= Job =
Verbatim output of all the material below is required.

## Start

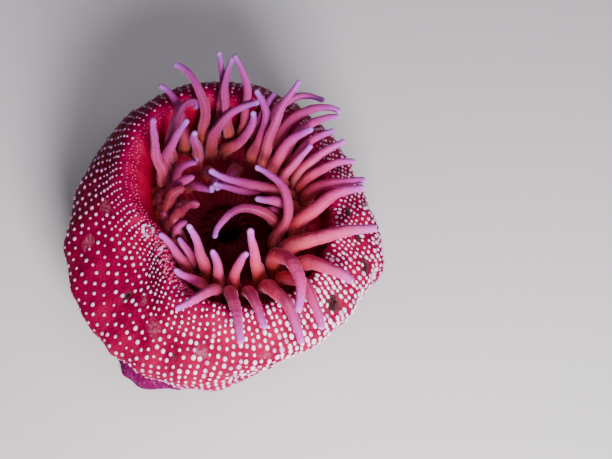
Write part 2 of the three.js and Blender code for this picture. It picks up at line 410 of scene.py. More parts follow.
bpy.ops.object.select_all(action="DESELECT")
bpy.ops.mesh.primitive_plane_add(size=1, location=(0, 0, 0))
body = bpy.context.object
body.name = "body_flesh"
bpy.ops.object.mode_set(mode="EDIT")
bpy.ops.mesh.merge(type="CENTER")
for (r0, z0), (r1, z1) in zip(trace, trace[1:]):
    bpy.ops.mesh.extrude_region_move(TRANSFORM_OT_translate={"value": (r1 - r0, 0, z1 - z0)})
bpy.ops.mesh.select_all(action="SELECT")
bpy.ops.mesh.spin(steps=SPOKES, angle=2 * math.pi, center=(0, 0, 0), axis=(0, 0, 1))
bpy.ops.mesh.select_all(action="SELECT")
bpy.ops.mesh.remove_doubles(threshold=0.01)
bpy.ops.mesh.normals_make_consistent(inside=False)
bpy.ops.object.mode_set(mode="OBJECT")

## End

= Answer to the task =
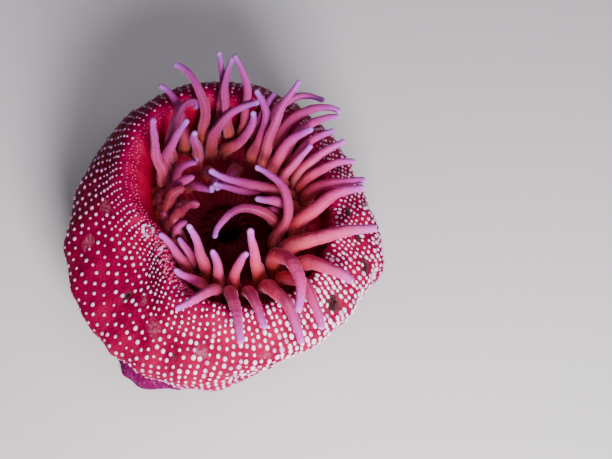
Write part 2 of the three.js and Blender code for this picture. It picks up at line 410 of scene.py. More parts follow.
bpy.ops.object.select_all(action="DESELECT")
bpy.ops.mesh.primitive_plane_add(size=1, location=(0, 0, 0))
body = bpy.context.object
body.name = "body_flesh"
bpy.ops.object.mode_set(mode="EDIT")
bpy.ops.mesh.merge(type="CENTER")
for (r0, z0), (r1, z1) in zip(trace, trace[1:]):
    bpy.ops.mesh.extrude_region_move(TRANSFORM_OT_translate={"value": (r1 - r0, 0, z1 - z0)})
bpy.ops.mesh.select_all(action="SELECT")
bpy.ops.mesh.spin(steps=SPOKES, angle=2 * math.pi, center=(0, 0, 0), axis=(0, 0, 1))
bpy.ops.mesh.select_all(action="SELECT")
bpy.ops.mesh.remove_doubles(threshold=0.01)
bpy.ops.mesh.normals_make_consistent(inside=False)
bpy.ops.object.mode_set(mode="OBJECT")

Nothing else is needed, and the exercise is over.